WRITTEN REQUEST — Quote the lines exactly, starting with the line that contains "lowBackCorner = meetingPoint(base, backEnd, baseEnd)" and ending with the line that contains "for node in", and leave out all other lines.

>> start DATA EXCERPT

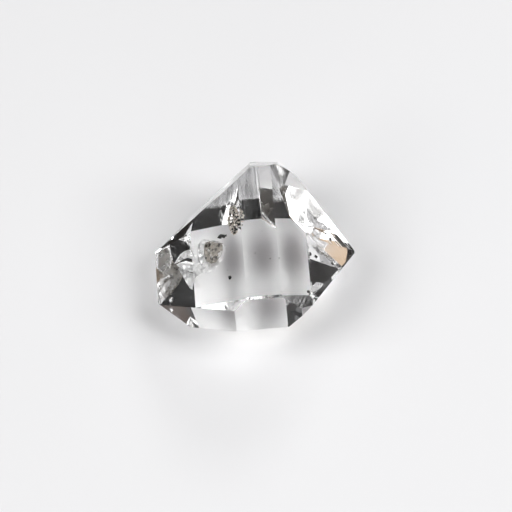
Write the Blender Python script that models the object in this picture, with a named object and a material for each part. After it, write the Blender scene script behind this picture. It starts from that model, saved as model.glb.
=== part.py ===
import math

import bmesh
import bpy
from mathutils import Matrix, Vector

# A doubly terminated quartz crystal, lying on one of its six long side faces.
# Metres, +Z up. The long axis runs along X, the origin is on the ground under the crystal's middle.

mm = 0.001

# Each row of faces is turned about the long axis, counted from the row that looks straight up
rowTurn = {"top": 0, "frontUpper": 60, "frontLower": 120, "base": 180, "backLower": 240, "backUpper": 300}

# The mineral fixes the angle between the long axis and the outward direction of every end face
endFaceLean = math.radians(51.79)

# How far each face lies from the middle: six side faces and two ends of six faces
sideFaces = {
    "top": 8.32 * mm,
    "frontUpper": 12.78 * mm,
    "frontLower": 9.20 * mm,
    "base": 8.31 * mm,
    "backLower": 9.35 * mm,
    "backUpper": 12.64 * mm,
}
rightEndFaces = {
    "top": 8.70 * mm,
    "frontUpper": 13.79 * mm,
    "frontLower": 9.77 * mm,
    "base": 8.92 * mm,
    "backLower": 8.24 * mm,
    "backUpper": 12.69 * mm,
}
leftEndFaces = {
    "top": 7.34 * mm,
    "frontUpper": 12.00 * mm,
    "frontLower": 13.30 * mm,
    "base": 10.28 * mm,
    "backLower": 10.98 * mm,
    "backUpper": 9.55 * mm,
}
roughBlockSize = 60 * mm

# Growth steps on the back right end face, along its edge with the end face under it.
# Each is start and end along the edge, width up the face, depth, slant of the ends, and turn on the face.
growthSteps = [
    (2.0 * mm, 12.4 * mm, 2.10 * mm, 0.05 * mm, 0.60, math.radians(1.5)),
    (3.4 * mm, 10.9 * mm, 1.45 * mm, 0.12 * mm, 1.05, math.radians(-2.5)),
    (4.3 * mm, 7.6 * mm, 0.85 * mm, 0.21 * mm, 0.40, math.radians(3.0)),
    (8.6 * mm, 10.1 * mm, 0.60 * mm, 0.18 * mm, 0.90, math.radians(-4.0)),
]

# A narrow step along the lower right rim of the front, on the underside
rimStep = (1.5 * mm, 9.5 * mm, 0.70 * mm, 0.10 * mm, 0.45, math.radians(0.5))

# Small three-sided etch pits low on the back right end face: along the edge, up the face, radius, depth
etchPits = [
    (-0.90 * mm, 1.60 * mm, 0.22 * mm, 0.07 * mm),
    (-1.75 * mm, 3.30 * mm, 0.28 * mm, 0.09 * mm),
    (-1.05 * mm, 5.40 * mm, 0.20 * mm, 0.06 * mm),
]

# One small chip at the front right corner of the resting face, and one pit low on the left end
cornerChipRadius = 0.42 * mm
leftPitAt = Vector((-11.4, -4.9, 4.2)) * mm
leftPitRadius = 0.38 * mm


def sideDirection(row):
    turn = math.radians(rowTurn[row])
    return Vector((0, -math.sin(turn), math.cos(turn)))


def endDirection(row, side):
    around = sideDirection(row) * math.sin(endFaceLean)
    return Vector((side * math.cos(endFaceLean), around.y, around.z))


# Outward direction and distance from the middle of all eighteen faces.
def allFaces():
    faces = [(sideDirection(row), distance) for row, distance in sideFaces.items()]
    faces += [(endDirection(row, 1), distance) for row, distance in rightEndFaces.items()]
    faces += [(endDirection(row, -1), distance) for row, distance in leftEndFaces.items()]
    return faces


# The corner where three faces meet, each given as direction and distance.
def meetingPoint(first, second, third):
    rows = Matrix([first[0], second[0], third[0]])
    return rows.inverted() @ Vector((first[1], second[1], third[1]))


# Slice everything beyond one crystal face off the block and close the cut.
def cutToFace(crystal, direction, distance):
    geometry = crystal.verts[:] + crystal.edges[:] + crystal.faces[:]
    cut = bmesh.ops.bisect_plane(
        crystal, geom=geometry, dist=1e-8, plane_co=direction * distance, plane_no=direction, clear_outer=True
    )
    rim = [item for item in cut["geom_cut"] if isinstance(item, bmesh.types.BMEdge)]
    bmesh.ops.holes_fill(crystal, edges=rim, sides=0)


# The step from the crystal's middle to the point on the ground below it.
def middleToGround(crystal):
    xs = [corner.co.x for corner in crystal.verts]
    ys = [corner.co.y for corner in crystal.verts]
    zs = [corner.co.z for corner in crystal.verts]
    return Vector((-(min(xs) + max(xs)) / 2, -(min(ys) + max(ys)) / 2, -min(zs)))


def newObject(name, mesh, collection):
    made = bpy.data.objects.new(name, mesh)
    collection.objects.link(made)
    return made


def buildCrystal(collection):
    crystal = bmesh.new()
    bmesh.ops.create_cube(crystal, size=roughBlockSize)
    for direction, distance in allFaces():
        cutToFace(crystal, direction, distance)
    bmesh.ops.recalc_face_normals(crystal, faces=crystal.faces)
    lift = middleToGround(crystal)
    bmesh.ops.translate(crystal, verts=crystal.verts, vec=lift)
    mesh = bpy.data.meshes.new("crystal")
    crystal.to_mesh(mesh)
    crystal.free()
    return newObject("crystal", mesh, collection), lift


# Axes on a face: x along its edge with the neighbour, y away from that edge, z outward.
def edgeFrame(face, neighbour, start, lift):
    outward = face[0]
    along = outward.cross(neighbour[0]).normalized()
    if along.x < 0:
        along = -along
    up = outward.cross(along).normalized()
    if up.dot(neighbour[0]) > 0:
        up = -up
    frame = Matrix.Identity(4)
    for column, axis in enumerate((along, up, outward)):
        frame.col[column].xyz = axis
    frame.translation = start + lift
    return frame


# Turn a finished shape into a hidden cutter and take it away from the crystal.
def addCutter(crystal, name, shape, collection):
    bmesh.ops.recalc_face_normals(shape, faces=shape.faces)
    mesh = bpy.data.meshes.new(name)
    shape.to_mesh(mesh)
    shape.free()
    cutter = newObject(name, mesh, collection)
    cutter.hide_render = True
    cutter.display_type = "WIRE"
    removal = crystal.modifiers.new(name, "BOOLEAN")
    removal.operation = "DIFFERENCE"
    removal.object = cutter


# A flat ledge: the face is lowered in a strip along the edge, with slanted ends.
def cutStep(crystal, name, frame, step, collection):
    start, end, width, depth, endSlant, turn = step
    above = 2 * mm
    shape = bmesh.new()
    bmesh.ops.create_cube(shape, size=1)
    size = Matrix.Diagonal((end - start, width + above, depth + above, 1))
    slant = Matrix.Identity(4)
    slant[0][1] = -endSlant
    middle = Matrix.Translation(((start + end) / 2, (width - above) / 2, (above - depth) / 2))
    turned = middle @ Matrix.Rotation(turn, 4, "Z") @ slant
    bmesh.ops.transform(shape, matrix=frame @ turned @ size, verts=shape.verts)
    addCutter(crystal, name, shape, collection)


# Shallow three-sided pits with their points inward.
def cutPits(crystal, name, frame, pits, collection):
    shape = bmesh.new()
    for along, up, radius, depth in pits:
        place = frame @ Matrix.Translation((along, up, 0))
        bmesh.ops.create_cone(
            shape, cap_ends=True, segments=3, radius1=0, radius2=2 * radius, depth=2 * depth, matrix=place
        )
    addCutter(crystal, name, shape, collection)


def cutBall(crystal, name, centre, radius, collection):
    shape = bmesh.new()
    bmesh.ops.create_icosphere(shape, subdivisions=2, radius=radius, matrix=Matrix.Translation(centre))
    addCutter(crystal, name, shape, collection)


def clearQuartz():
    material = bpy.data.materials.new("clearQuartz")
    material.use_nodes = True
    shader = material.node_tree.nodes["Principled BSDF"]
    shader.inputs["Base Color"].default_value = (0.97, 0.98, 0.98, 1)
    shader.inputs["Roughness"].default_value = 0.02
    shader.inputs["Metallic"].default_value = 0
    shader.inputs["IOR"].default_value = 1.544
    shader.inputs["Transmission Weight"].default_value = 1
    return material


def main():
    for item in list(bpy.data.objects):
        bpy.data.objects.remove(item)
    parts = bpy.data.collections.new("herkimer_diamond")
    cutters = bpy.data.collections.new("cutters")
    bpy.context.scene.collection.children.link(parts)
    bpy.context.scene.collection.children.link(cutters)
    crystal, lift = buildCrystal(parts)

    base = (sideDirection("base"), sideFaces["base"])
    front = (sideDirection("frontLower"), sideFaces["frontLower"])
    backEnd = (endDirection("backLower", 1), rightEndFaces["backLower"])
    baseEnd = (endDirection("base", 1), rightEndFaces["base"])
    frontEnd = (endDirection("frontLower", 1), rightEndFaces["frontLower"])

    lowBackCorner = meetingPoint(base, backEnd, baseEnd)
    backFrame = edgeFrame(backEnd, baseEnd, lowBackCorner, lift)
    for number, step in enumerate(growthSteps, 1):
        cutStep(crystal, f"growthStep{number}", backFrame, step, cutters)
    cutPits(crystal, "etchPits", backFrame, etchPits, cutters)

    lowFrontCorner = meetingPoint(base, front, baseEnd)
    rimCorner = meetingPoint(front, baseEnd, frontEnd)
    rimFrame = edgeFrame(baseEnd, frontEnd, rimCorner, lift)
    cutStep(crystal, "rimStep", rimFrame, rimStep, cutters)

    cutBall(crystal, "cornerChip", lowFrontCorner + lift, cornerChipRadius, cutters)
    cutBall(crystal, "leftPit", leftPitAt, leftPitRadius, cutters)
    crystal.data.materials.append(clearQuartz())


main()
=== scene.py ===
import math
import bmesh
import bpy
from mathutils import Euler, Matrix, Vector, noise


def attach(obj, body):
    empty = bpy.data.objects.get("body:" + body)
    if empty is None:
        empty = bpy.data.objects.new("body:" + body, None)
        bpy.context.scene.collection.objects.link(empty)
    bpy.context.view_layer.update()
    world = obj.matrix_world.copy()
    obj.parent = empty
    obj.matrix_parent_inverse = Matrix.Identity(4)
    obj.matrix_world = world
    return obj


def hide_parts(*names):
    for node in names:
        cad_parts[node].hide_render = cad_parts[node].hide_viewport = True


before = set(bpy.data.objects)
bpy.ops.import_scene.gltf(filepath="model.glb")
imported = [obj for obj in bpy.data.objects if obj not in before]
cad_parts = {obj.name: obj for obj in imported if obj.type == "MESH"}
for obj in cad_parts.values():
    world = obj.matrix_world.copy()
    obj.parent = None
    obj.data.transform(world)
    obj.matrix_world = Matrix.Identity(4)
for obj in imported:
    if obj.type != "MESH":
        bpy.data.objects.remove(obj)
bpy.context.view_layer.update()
mm = 0.001
print("frame loaded")

scene = bpy.context.scene
scene.view_settings.view_transform = "Standard"
scene.cycles.max_bounces = 24
scene.cycles.transmission_bounces = 20
scene.cycles.glossy_bounces = 12
scene.cycles.diffuse_bounces = 3
scene.cycles.transparent_max_bounces = 16
scene.cycles.caustics_refractive = True
scene.cycles.caustics_reflective = True
scene.cycles.blur_glossy = 0.3
scene.cycles.sample_clamp_indirect = 14
scene.cycles.use_denoising = True


def addNode(tree, kind, **values):
    node = tree.nodes.new(kind)
    for name, value in values.items():
        setattr(node, name, value)
    return node


def newMaterial(name):
    material = bpy.data.materials.new(name)
    material.use_nodes = True
    return material, material.node_tree, material.node_tree.nodes["Principled BSDF"]


# The camera looks down on the crystal from a little in front, as in the photograph
camera = {
    "eye": Vector((6.04, -96.87, 258.99)) * mm,
    "turn": Euler((math.radians(20.865), math.radians(3.03), math.radians(-4.463))),
    "lens": 132.7,
    "sensor": 36,
    "nearClip": 0.01,
}


def addCamera():
    data = bpy.data.cameras.new("camera")
    data.lens = camera["lens"]
    data.sensor_width = camera["sensor"]
    data.clip_start = camera["nearClip"]
    made = bpy.data.objects.new("camera", data)
    made.location = camera["eye"]
    made.rotation_euler = camera["turn"]
    scene.collection.objects.link(made)
    scene.camera = made


addCamera()
print("camera placed")


# Soft panels round the crystal: the direction each stands in, its size in metres, brightness and tone
white = (1, 1, 1)
rust = (1, 0.45, 0.22)
amber = (1, 0.76, 0.55)
lights = {
    "leftPanel": {"azimuth": -168, "elevation": 56, "size": (0.27, 0.46), "glow": 6.4, "tone": white},
    "rightPanel": {"azimuth": -16, "elevation": 50, "size": (0.20, 0.50), "glow": 10.2, "tone": white},
    "backPanel": {"azimuth": 62, "elevation": 40, "size": (0.34, 0.20), "glow": 4.6, "tone": white},
    "backEdgePanel": {"azimuth": 99, "elevation": 50, "size": (0.093, 0.08), "glow": 1.0, "tone": white},
    "frontPanel": {"azimuth": -96, "elevation": 6, "size": (0.60, 0.20), "glow": 3.4, "tone": white},
    "frontRightPanel": {"azimuth": -62, "elevation": 38, "size": (0.24, 0.20), "glow": 1.3, "tone": white},
    "leftLowPanel": {"azimuth": -150, "elevation": 31, "size": (0.24, 0.13), "glow": 4.6, "tone": white},
    "dimRightPanel": {"azimuth": 24, "elevation": 9, "size": (0.22, 0.14), "glow": 0.035, "tone": rust},
    "warmLowPanel": {"azimuth": -160, "elevation": 19, "size": (0.40, 0.17), "glow": 0.75, "tone": amber},
}
panelDistance = 0.7

# The dim room beyond the panels, a little warm low down and darker higher up
room = {"low": (0.032, 0.027, 0.024, 1), "high": (0.012, 0.012, 0.012, 1), "from": 0.1, "to": 0.55}


def standingDirection(azimuth, elevation):
    turn = math.radians(azimuth)
    rise = math.radians(elevation)
    return Vector((math.cos(turn) * math.cos(rise), math.sin(turn) * math.cos(rise), math.sin(rise)))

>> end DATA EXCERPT

TASK OUTPUT —
    lowBackCorner = meetingPoint(base, backEnd, baseEnd)
    backFrame = edgeFrame(backEnd, baseEnd, lowBackCorner, lift)
    for number, step in enumerate(growthSteps, 1):
        cutStep(crystal, f"growthStep{number}", backFrame, step, cutters)
    cutPits(crystal, "etchPits", backFrame, etchPits, cutters)

    lowFrontCorner = meetingPoint(base, front, baseEnd)
    rimCorner = meetingPoint(front, baseEnd, frontEnd)
    rimFrame = edgeFrame(baseEnd, frontEnd, rimCorner, lift)
    cutStep(crystal, "rimStep", rimFrame, rimStep, cutters)

    cutBall(crystal, "cornerChip", lowFrontCorner + lift, cornerChipRadius, cutters)
    cutBall(crystal, "leftPit", leftPitAt, leftPitRadius, cutters)
    crystal.data.materials.append(clearQuartz())


main()
=== scene.py ===
import math
import bmesh
import bpy
from mathutils import Euler, Matrix, Vector, noise


def attach(obj, body):
    empty = bpy.data.objects.get("body:" + body)
    if empty is None:
        empty = bpy.data.objects.new("body:" + body, None)
        bpy.context.scene.collection.objects.link(empty)
    bpy.context.view_layer.update()
    world = obj.matrix_world.copy()
    obj.parent = empty
    obj.matrix_parent_inverse = Matrix.Identity(4)
    obj.matrix_world = world
    return obj


def hide_parts(*names):
    for node in names:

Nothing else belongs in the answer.